The list was drawn up earlier this year after Minsk’s violent crackdown on the opposition following Lukashenka's disputed reelection in December.

New names have been added on two previous occasions in response to the regime’s unwillingness to release several opposition leaders and demonstrators.

This time the sanctions are targeted especially at individuals such as judges and prosecutors who have been instrumental in the judicial process against the opposition figures.

'Cannot Sit Still'

A council source told RFE/RL that the recent events in Belarus have made the EU "realize that it cannot sit still" and that this is an opinion all 27 member states share.

Apart from rubber-stamping the decision on adding more names, the foreign ministers will also have a general discussion about the current situation in the country.

Belarusian President Alyaksandr Lukashenka was reelected in a December vote disputed by the opposition.

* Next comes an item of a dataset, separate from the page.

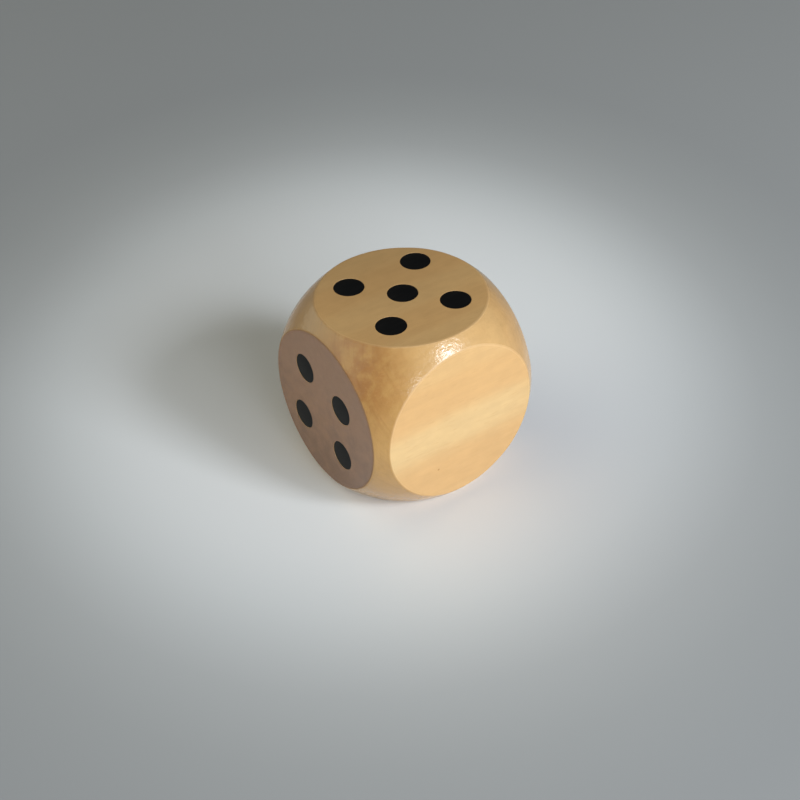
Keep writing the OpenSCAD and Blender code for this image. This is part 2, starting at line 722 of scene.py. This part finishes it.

Maja Kocijancic, the spokesperson for EU’s foreign policy chief Catherine Ashton, told RFE/RL that the discussion will touch upon the general EU approach toward Minsk.
 
"It is going to be a kind of a stock-taking to see where we are right now," Kocijancic said. "We know that the situation is not good. Our concerns remain. We see that the trials and the sentencing of the opposition representatives following the elections continue. We have seen some recent convictions and we expect new ones to come, and I think that the EU is extremely concerned about these developments."

In a statement issued last week, Ashton didn’t rule out economic sanctions on Belarusian companies close to the state. Likely targets would include companies dealing with petroleum products and arms firms that have produced equipment used against protesters.

But Kocijancic said the May 23 meeting comes too early to adopt such measures.

"For the time being, the work on this is still ongoing. We are looking into this together with member states in order to put more pressure on Belarus on expansion of restrictive measures in other areas, including the area of the economy," Kocijancic said.

All On The Table

It is believed that member states still are divided on the merits of slapping sanctions on Belarusian companies. Poland has long championed stricter measures but Italy and Latvia are unconvinced.

Rome has expressed a general dislike of targeting companies, believing that it would hurt ordinary people, whereas Latvia is thought to be wary of the knock-on effect on its own export opportunities.

According to diplomats that RFE/RL has spoken to, all sorts of other measures against the Lukashenska regime remain on the table.

EU capitals are supposed to review the entire spectrum of the relationship with Minsk, including its participation in the Eastern Partnership, which is supposed to bring several post-Soviet Union states closer to the EU.

Also under discussion is a possible boycott of the Ice Hockey World Championship that Belarus will host in 2014, a move that several prominent members of the European Parliament support.